In the listing below, find the line that contains "obj.matrix_world = world" and the line that contains "return dict(zip(names.split(), np.array(rows, float).T))". Quote both and every line between them, exactly, and nothing more.

-- -- --

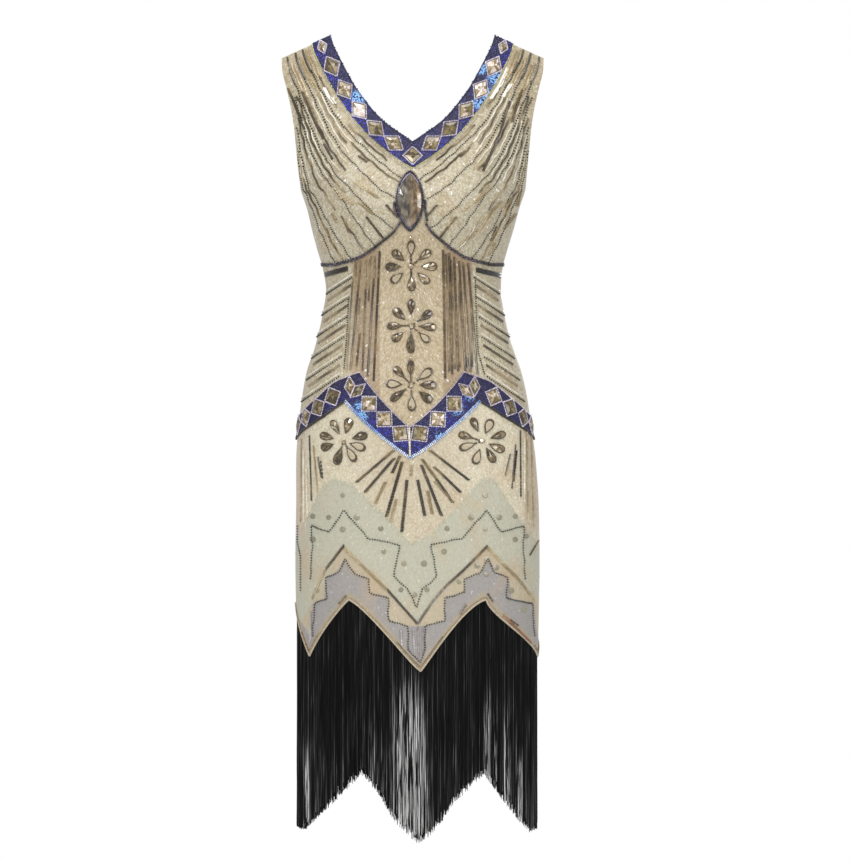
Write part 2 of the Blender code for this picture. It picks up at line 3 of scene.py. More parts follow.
import bmesh
import bpy
import numpy as np
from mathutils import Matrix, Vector


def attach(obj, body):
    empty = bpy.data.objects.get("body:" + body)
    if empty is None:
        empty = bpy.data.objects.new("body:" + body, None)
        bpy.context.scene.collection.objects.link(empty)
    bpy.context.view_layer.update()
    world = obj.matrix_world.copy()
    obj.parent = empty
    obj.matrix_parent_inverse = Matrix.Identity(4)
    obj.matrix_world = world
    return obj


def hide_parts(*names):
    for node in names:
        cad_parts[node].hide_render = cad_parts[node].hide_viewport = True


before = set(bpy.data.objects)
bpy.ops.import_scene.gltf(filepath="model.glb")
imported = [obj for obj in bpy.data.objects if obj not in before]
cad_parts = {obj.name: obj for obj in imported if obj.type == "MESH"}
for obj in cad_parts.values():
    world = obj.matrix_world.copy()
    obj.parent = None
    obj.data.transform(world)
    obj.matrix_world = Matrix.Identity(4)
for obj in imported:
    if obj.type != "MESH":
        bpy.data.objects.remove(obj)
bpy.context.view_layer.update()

# Millimetres on the dress, pixels of the 850 x 860 frame: x counts from its left, y from its top.
mm = 0.001
pixel = 1.3184
middleX, topY = 413.5, 36.0
scene = bpy.context.scene
rng = np.random.default_rng(7)


def table(names, rows):
    return dict(zip(names.split(), np.array(rows, float).T))


# the dress form, the same sizes as the solids
form = {
    "squareness": 2.2, "neckPoint": 108, "shoulderSlope": 0.45, "fadeFrom": 30, "fadeTo": 200,
    "cupAside": 76, "cupDrop": 212, "cupSpread": 45, "cupFullness": 10, "seam": 0.3,
}
sections = table("drop middle halfWidth front back", (
    (0, -1, 180, 0, 0), (10, -1, 180, 22, 24), (25, -1, 180, 40, 42), (50, -1, 180, 62, 60),
    (90, -1, 180, 83, 76), (130, -1, 176, 95.5, 85), (150, -1, 165, 101, 87.5),
    (177, -1, 154.5, 110, 89.5), (203, -0.5, 148.3, 117, 89), (229, -0.5, 139.8, 119, 86.5),
    (256, -1, 133, 114, 82.5), (282, -1.5, 125.5, 104, 76.5), (308, -1, 118.5, 95.8, 71),
    (335, 0, 115.4, 91, 68.5), (361, 0, 119, 89.8, 70.5), (388, 0, 124.5, 91, 75.5),
    (414, 0.5, 131.8, 93, 82.5), (440, 0.7, 141, 95.5, 90), (467, 1.3, 147, 98, 98),
    (493, 1.7, 151, 99.5, 104.5), (520, 2, 154.3, 101, 109), (560, 3.3, 158.2, 102, 112),
    (625, 5.3, 160.3, 102, 110), (690, 5.3, 161.2, 102, 107), (800, 5.3, 159.5, 103, 104),
    (1080, 6.3, 157.5, 104, 103),
))
neckEdge = table("drop aside", (
    (0, 108), (10, 105.5), (22, 100), (36, 93), (52, 84.5), (70, 74), (90, 59.5), (112, 40), (141, 0),
))
armholeEdge = table("drop aside", (
    (29.25, 173), (45, 172), (71, 166), (98, 160), (124, 156), (150, 153.6), (177, 151), (203, 148.3),
))
upperRows = table("inner outer", (
    (0, 29.25), (10, 42), (22, 56), (36, 71), (52, 88), (70, 106), (90, 126), (112, 147), (141, 168),
    (154, 186), (168, 203), (184, 228), (200, 253), (216, 278), (232, 302),
))
empireLine = table("angle drop", (
    (0, 232), (5, 245), (9, 259), (16, 272), (23, 283), (33, 293), (44, 298), (60, 302), (90, 302),
))
hemLine = table("angle drop bend", (
    (-90, 750, 1.2), (-62, 817, 1.05), (-32.3, 743, 1.35), (1.0, 837, 1.6), (32.3, 743, 0.65),
    (84, 818, 1.3), (147.7, 743, 1.5), (180, 828, 1.5), (212.3, 743, 1.1), (242, 815, 1.2),
    (270, 750, 1.2),
))
neckBand = table("row slant width", (
    (0, 24.2277, 26), (3, 26, 26), (5, 38, 26), (7, 54, 27), (8, 90, 34.5),
))
hipBand = table("column topAngle topDrop lowAngle lowDrop", (
    (0, 0, 517, 0, 554), (7, 26.7, 444, 33.5, 480), (10, 43, 457, 48, 499), (13, 57, 478, 60, 511),
    (16, 74, 496, 76, 523), (18, 90, 505, 90, 530),
))


def smooth(rows, key, name):
    # a column read on a curve that never overshoots its rows
    at, value = rows[key], rows[name]
    steps = np.diff(value) / np.diff(at)
    before, after = steps[:-1], steps[1:]
    turning = before * after <= 0
    mean = 2 * before * after / np.where(turning, 1, before + after)
    slope = np.concatenate([steps[:1], np.where(turning, 0, mean), steps[-1:]])

    def read(place):
        place = np.clip(place, at[0], at[-1])
        k = np.clip(np.searchsorted(at, place, side="right") - 1, 0, len(at) - 2)
        width = at[k + 1] - at[k]
        t = (place - at[k]) / width
        start = value[k] * (1 + 2 * t) + slope[k] * width * t
        end = value[k + 1] * (3 - 2 * t) + slope[k + 1] * width * (t - 1)
        return start * (1 - t) ** 2 + end * t ** 2
    return read


middle = smooth(sections, "drop", "middle")
halfWidth = smooth(sections, "drop", "halfWidth")
frontDepth = smooth(sections, "drop", "front")
backDepth = smooth(sections, "drop", "back")
neckAside = smooth(neckEdge, "drop", "aside")
armholeAside = smooth(armholeEdge, "drop", "aside")
empireAt = smooth(empireLine, "angle", "drop")
bandSlant = smooth(neckBand, "row", "slant")
bandWidth = smooth(neckBand, "row", "width")


def shoulderDrop(aside):
    return form["shoulderSlope"] * np.maximum(0, aside - form["neckPoint"])


def hemDrop(angle):
    angle = np.asarray(angle, float)
    at, drops = hemLine["angle"], hemLine["drop"]
    k = np.clip(np.searchsorted(at, angle, side="right") - 1, 0, len(at) - 2)
    share = (angle - at[k]) / (at[k + 1] - at[k])
    notch, point = np.minimum(drops[k], drops[k + 1]), np.maximum(drops[k], drops[k + 1])
    fromNotch = np.where(drops[k] == notch, share, 1 - share)
    return notch + (point - notch) * np.maximum(0, fromNotch) ** hemLine["bend"][k]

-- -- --

• Expected answer
    obj.matrix_world = world
    return obj


def hide_parts(*names):
    for node in names:
        cad_parts[node].hide_render = cad_parts[node].hide_viewport = True


before = set(bpy.data.objects)
bpy.ops.import_scene.gltf(filepath="model.glb")
imported = [obj for obj in bpy.data.objects if obj not in before]
cad_parts = {obj.name: obj for obj in imported if obj.type == "MESH"}
for obj in cad_parts.values():
    world = obj.matrix_world.copy()
    obj.parent = None
    obj.data.transform(world)
    obj.matrix_world = Matrix.Identity(4)
for obj in imported:
    if obj.type != "MESH":
        bpy.data.objects.remove(obj)
bpy.context.view_layer.update()

# Millimetres on the dress, pixels of the 850 x 860 frame: x counts from its left, y from its top.
mm = 0.001
pixel = 1.3184
middleX, topY = 413.5, 36.0
scene = bpy.context.scene
rng = np.random.default_rng(7)


def table(names, rows):
    return dict(zip(names.split(), np.array(rows, float).T))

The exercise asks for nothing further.